Sergio Vargas of the Dominican Republic also recorded a tropical merengue version of the song which was included on his self-titled fourth album. This version peaked at #28 on the Billboard Hot Latin Tracks chart in 1990.

Spanish singer Elsa Ríos included a version of the song on her 2007 album also entitled La Incondicional which was a Juan Carlos Calderón tribute album.
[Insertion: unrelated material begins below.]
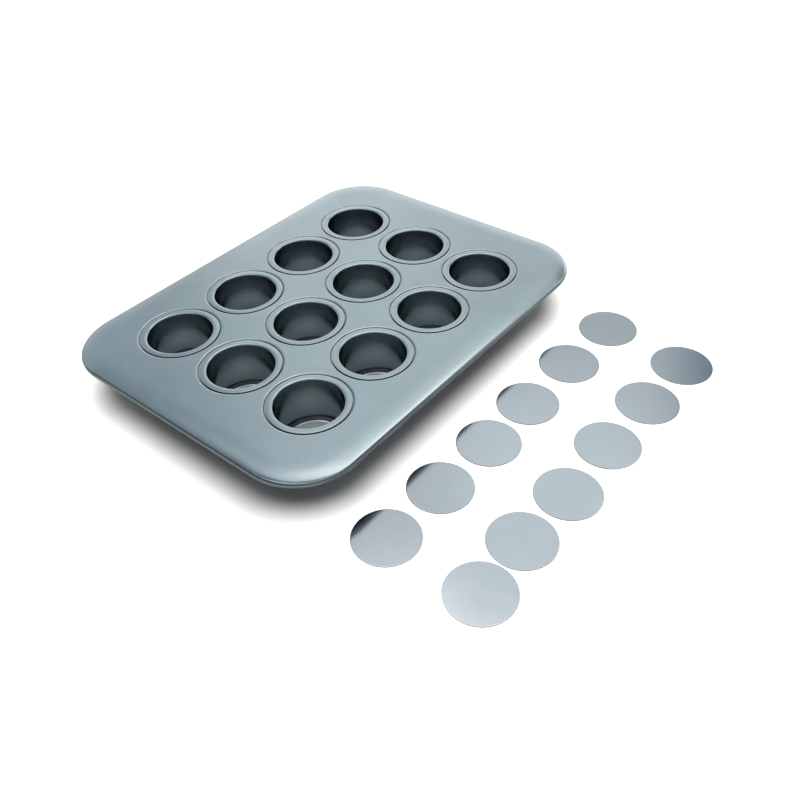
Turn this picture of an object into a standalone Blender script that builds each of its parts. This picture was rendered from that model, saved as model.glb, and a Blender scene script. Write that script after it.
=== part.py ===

The album peaked at #61 on the Spanish Album Chart.

Taiwan-born, Hong Kong-based singer Sally Yeh also recorded a Cantopop version titled 他(Him) for her 1990 album 珍重 sung in the Chinese language of Cantonese.

==Charts and certifications==
===Weekly charts===

| Chart (1989–90) | Peak position |
|---|---|
| Chile (UPI) | 1 |
| Colombia (UPI) | 3 |
| Ecuador (UPI) | 7 |
| Mexico (AMPROFON) | 1 |
| Panama (UPI) | 6 |
| Peru (UPI) | 1 |
| Puerto Rico (UPI) | 2 |
| US Hot Latin Songs (Billboard) | 1 |

===Certifications===

| Region | Certification | Certified units/sales |
| Mexico (AMPROFON) | Gold | 30,000^{*} |
| Spain (Promusicae) | Platinum | 60,000^{‡} |
^{*} Sales figures based on certification alone. ^{‡} Sales+streaming figures based on certification alone.